→ **WHAT YOU NEED TO DO**: Retype word for word the lines lying between the line containing "export_step(Compound(children=solids) if len(solids)" and the line containing "if empty is", together with those two lines themselves, and nothing besides.

→ **MATERIALS PROVIDED**:
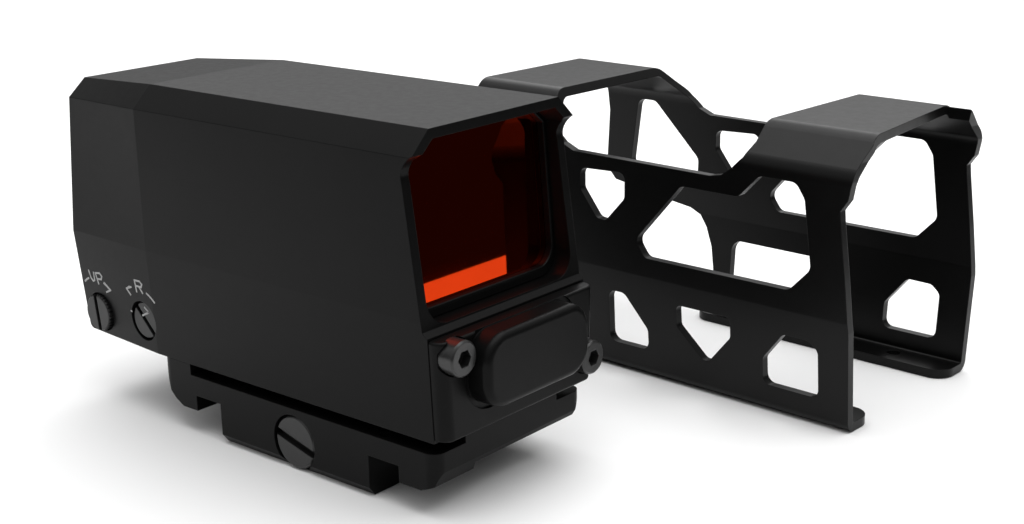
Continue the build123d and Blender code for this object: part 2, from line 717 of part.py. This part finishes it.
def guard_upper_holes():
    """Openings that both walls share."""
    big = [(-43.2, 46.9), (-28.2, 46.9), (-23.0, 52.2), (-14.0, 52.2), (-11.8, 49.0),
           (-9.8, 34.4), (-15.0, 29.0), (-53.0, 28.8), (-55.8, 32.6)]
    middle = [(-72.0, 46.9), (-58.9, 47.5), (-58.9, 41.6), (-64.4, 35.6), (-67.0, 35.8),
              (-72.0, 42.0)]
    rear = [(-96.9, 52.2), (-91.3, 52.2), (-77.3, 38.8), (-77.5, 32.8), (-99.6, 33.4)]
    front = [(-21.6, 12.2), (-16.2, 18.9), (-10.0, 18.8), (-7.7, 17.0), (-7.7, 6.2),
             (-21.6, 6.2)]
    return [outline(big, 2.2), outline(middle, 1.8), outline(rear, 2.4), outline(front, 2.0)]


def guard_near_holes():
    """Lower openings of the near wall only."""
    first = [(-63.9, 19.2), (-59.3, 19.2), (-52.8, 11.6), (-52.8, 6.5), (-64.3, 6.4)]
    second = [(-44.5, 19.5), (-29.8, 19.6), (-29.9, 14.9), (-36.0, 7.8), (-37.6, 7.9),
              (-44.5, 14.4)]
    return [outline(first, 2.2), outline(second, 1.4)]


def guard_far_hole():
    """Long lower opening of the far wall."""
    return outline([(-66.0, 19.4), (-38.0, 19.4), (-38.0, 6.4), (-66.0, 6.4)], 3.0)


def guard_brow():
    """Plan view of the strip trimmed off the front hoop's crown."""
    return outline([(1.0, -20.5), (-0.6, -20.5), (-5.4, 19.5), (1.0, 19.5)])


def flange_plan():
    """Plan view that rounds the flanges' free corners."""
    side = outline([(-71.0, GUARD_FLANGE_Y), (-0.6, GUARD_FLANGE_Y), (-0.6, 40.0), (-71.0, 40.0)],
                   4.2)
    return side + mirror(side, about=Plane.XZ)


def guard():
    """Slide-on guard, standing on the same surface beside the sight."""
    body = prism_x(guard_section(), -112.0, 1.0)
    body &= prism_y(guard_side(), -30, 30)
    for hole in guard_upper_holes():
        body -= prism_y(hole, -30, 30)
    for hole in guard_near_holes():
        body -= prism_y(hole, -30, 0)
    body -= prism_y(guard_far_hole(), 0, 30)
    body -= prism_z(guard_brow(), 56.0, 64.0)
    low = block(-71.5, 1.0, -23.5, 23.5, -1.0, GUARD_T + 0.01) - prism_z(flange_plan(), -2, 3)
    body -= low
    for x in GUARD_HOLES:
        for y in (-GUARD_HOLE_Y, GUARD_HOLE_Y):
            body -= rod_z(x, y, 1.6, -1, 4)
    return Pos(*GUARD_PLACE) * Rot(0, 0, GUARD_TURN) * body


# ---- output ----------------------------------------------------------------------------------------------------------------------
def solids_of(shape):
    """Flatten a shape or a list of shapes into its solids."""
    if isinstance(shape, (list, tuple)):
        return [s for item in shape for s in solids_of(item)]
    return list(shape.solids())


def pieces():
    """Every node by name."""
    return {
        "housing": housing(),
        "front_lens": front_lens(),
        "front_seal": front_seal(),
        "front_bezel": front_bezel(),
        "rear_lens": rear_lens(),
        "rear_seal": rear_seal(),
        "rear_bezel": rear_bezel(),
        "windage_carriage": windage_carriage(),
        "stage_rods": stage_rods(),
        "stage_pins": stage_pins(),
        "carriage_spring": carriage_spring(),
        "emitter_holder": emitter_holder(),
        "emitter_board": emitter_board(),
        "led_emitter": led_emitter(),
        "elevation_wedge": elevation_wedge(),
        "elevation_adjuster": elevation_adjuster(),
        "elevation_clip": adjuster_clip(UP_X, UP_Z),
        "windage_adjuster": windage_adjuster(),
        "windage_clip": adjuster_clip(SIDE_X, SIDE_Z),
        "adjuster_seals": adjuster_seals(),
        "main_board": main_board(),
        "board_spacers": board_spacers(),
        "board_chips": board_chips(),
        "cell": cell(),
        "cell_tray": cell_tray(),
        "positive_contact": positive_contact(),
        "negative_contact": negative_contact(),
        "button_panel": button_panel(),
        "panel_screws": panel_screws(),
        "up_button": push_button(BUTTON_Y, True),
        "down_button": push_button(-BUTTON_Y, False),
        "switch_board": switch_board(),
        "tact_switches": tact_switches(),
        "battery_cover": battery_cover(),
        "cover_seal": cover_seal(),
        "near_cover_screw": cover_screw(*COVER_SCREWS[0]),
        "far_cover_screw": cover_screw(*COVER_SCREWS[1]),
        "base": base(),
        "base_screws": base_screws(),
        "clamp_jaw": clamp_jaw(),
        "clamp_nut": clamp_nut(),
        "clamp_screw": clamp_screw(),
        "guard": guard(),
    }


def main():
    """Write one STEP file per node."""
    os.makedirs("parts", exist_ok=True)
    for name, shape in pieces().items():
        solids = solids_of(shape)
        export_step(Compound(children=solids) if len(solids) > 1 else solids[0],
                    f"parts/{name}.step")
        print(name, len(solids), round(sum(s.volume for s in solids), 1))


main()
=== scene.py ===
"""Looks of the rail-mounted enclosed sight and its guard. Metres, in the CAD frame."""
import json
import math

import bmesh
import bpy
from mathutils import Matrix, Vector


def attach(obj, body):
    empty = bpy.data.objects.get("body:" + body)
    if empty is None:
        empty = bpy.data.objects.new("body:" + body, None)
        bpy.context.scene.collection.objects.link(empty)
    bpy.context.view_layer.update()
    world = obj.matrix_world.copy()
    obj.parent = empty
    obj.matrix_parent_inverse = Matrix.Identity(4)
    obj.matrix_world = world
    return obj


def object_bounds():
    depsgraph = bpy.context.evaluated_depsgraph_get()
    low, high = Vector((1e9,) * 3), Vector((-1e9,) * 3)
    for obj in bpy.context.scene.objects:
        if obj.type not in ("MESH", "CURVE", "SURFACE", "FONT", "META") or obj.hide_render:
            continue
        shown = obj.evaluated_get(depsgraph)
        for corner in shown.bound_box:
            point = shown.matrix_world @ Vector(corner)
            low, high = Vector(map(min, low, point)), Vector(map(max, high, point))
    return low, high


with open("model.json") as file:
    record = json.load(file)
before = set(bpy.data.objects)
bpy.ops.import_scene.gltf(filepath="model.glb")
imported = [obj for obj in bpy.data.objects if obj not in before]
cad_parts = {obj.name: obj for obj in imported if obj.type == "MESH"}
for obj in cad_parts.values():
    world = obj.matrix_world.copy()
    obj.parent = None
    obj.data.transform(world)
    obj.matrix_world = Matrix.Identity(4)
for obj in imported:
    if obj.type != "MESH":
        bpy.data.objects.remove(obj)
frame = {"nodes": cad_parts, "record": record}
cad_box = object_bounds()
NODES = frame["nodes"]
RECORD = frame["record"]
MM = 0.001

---

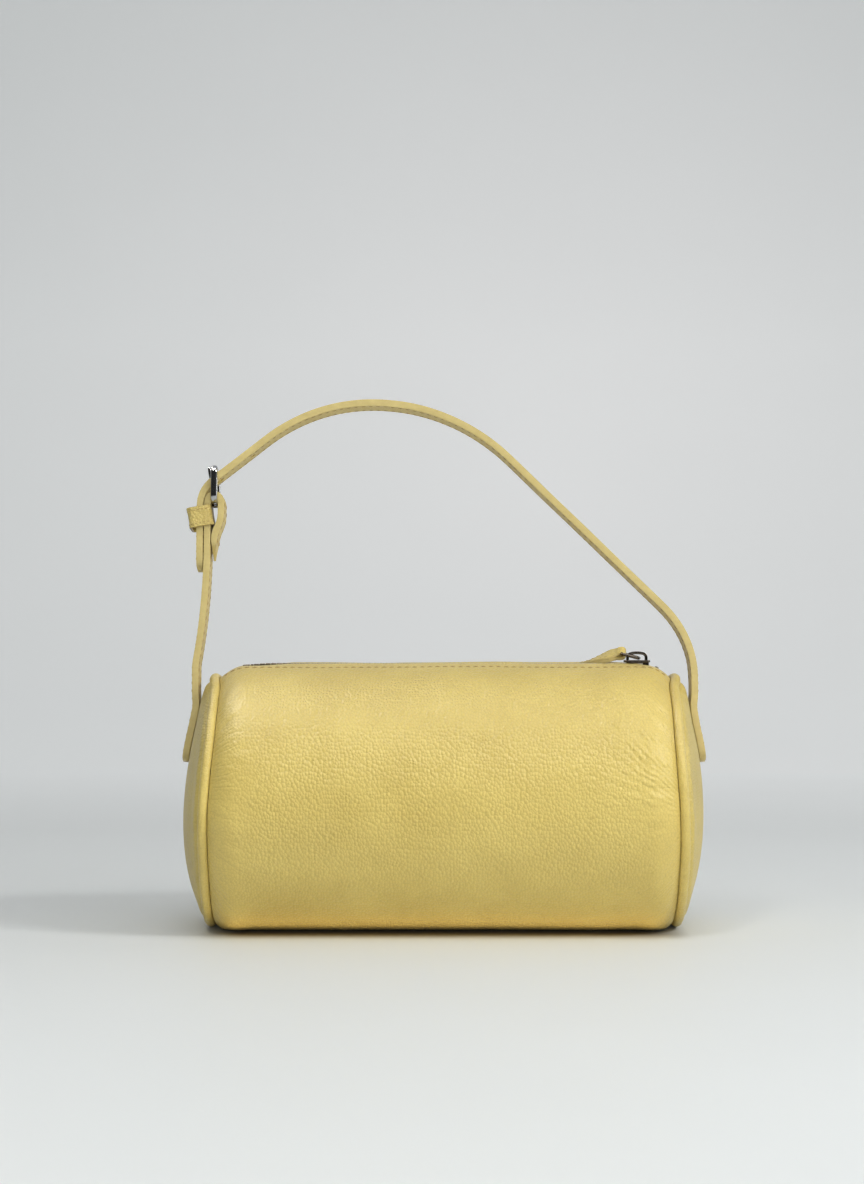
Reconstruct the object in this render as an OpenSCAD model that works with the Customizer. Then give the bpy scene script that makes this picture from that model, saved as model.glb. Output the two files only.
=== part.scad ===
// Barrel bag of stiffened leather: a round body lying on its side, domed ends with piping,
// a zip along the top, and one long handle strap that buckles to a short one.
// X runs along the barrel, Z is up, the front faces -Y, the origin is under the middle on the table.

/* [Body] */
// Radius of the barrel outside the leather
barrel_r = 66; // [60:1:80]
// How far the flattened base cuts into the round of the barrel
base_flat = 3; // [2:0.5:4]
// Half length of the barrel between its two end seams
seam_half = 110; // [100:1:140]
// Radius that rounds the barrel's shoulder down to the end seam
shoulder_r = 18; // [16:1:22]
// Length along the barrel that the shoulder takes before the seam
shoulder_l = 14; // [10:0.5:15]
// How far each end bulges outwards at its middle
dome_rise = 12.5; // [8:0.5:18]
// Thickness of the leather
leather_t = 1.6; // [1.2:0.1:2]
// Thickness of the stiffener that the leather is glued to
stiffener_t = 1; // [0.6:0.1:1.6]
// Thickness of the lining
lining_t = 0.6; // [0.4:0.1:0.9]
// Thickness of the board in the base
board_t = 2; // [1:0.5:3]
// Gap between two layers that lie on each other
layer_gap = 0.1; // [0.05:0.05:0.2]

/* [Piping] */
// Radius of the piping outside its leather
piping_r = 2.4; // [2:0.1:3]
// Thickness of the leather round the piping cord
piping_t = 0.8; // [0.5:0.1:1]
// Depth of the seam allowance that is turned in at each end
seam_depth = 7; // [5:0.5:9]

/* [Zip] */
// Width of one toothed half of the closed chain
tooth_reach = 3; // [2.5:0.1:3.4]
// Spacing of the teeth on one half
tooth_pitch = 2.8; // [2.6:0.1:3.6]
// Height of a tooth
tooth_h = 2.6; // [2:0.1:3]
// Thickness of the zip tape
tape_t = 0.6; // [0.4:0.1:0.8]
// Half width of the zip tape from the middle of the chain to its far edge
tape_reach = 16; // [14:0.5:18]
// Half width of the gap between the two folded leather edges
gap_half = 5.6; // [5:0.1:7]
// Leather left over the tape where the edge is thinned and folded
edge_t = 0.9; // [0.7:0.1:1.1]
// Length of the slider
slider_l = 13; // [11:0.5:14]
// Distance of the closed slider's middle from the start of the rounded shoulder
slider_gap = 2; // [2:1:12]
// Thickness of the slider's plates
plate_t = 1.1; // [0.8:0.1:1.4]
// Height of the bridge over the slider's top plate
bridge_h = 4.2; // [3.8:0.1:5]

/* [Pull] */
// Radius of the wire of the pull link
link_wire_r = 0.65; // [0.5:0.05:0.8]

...

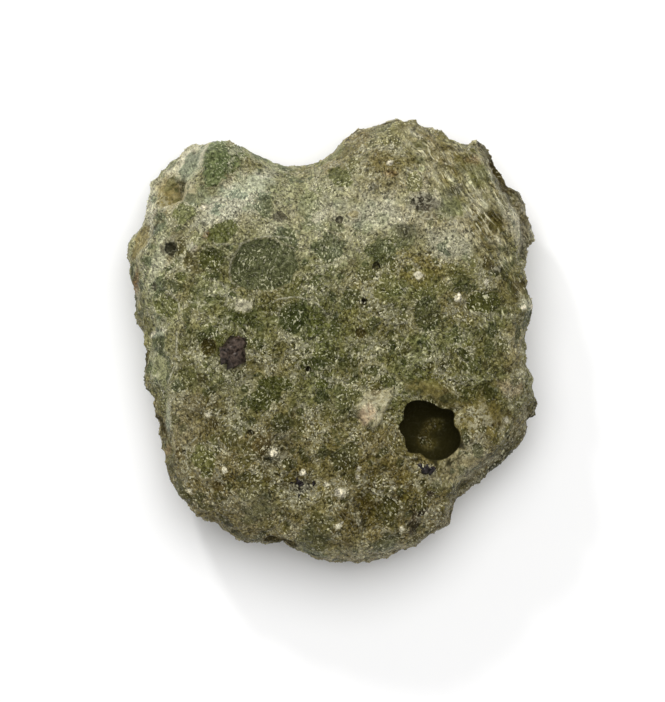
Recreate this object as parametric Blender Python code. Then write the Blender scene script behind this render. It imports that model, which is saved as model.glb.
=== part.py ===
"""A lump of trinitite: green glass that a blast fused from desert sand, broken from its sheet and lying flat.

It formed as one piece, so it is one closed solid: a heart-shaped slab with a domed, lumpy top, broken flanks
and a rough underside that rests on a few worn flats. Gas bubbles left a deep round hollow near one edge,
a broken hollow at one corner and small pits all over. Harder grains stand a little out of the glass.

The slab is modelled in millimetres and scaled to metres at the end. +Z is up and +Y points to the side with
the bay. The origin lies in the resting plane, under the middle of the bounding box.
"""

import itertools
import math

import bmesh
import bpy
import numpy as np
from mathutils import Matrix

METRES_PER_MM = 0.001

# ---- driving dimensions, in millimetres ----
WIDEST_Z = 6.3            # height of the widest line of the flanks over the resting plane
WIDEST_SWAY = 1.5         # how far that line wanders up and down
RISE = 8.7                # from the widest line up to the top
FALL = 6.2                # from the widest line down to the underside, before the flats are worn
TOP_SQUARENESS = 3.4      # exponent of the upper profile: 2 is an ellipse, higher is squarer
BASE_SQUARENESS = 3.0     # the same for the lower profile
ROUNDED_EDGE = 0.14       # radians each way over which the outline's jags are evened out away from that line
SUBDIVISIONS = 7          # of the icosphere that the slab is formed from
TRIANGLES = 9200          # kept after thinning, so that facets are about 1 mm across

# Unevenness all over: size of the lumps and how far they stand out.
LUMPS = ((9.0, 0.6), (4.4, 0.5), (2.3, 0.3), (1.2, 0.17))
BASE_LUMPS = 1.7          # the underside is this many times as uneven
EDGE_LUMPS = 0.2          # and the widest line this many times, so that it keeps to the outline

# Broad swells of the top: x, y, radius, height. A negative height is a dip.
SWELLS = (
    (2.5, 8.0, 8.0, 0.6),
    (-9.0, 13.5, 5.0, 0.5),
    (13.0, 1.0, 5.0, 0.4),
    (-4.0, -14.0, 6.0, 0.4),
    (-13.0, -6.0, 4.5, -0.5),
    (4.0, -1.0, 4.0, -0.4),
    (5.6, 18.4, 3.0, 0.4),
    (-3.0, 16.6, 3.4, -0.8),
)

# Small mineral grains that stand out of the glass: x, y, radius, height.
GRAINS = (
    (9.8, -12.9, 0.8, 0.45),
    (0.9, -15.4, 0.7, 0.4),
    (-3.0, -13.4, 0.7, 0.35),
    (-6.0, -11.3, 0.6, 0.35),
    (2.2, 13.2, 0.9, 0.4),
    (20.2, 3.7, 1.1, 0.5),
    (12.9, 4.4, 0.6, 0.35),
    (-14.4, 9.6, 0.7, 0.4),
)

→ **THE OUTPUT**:
        export_step(Compound(children=solids) if len(solids) > 1 else solids[0],
                    f"parts/{name}.step")
        print(name, len(solids), round(sum(s.volume for s in solids), 1))


main()
=== scene.py ===
"""Looks of the rail-mounted enclosed sight and its guard. Metres, in the CAD frame."""
import json
import math

import bmesh
import bpy
from mathutils import Matrix, Vector


def attach(obj, body):
    empty = bpy.data.objects.get("body:" + body)
    if empty is None:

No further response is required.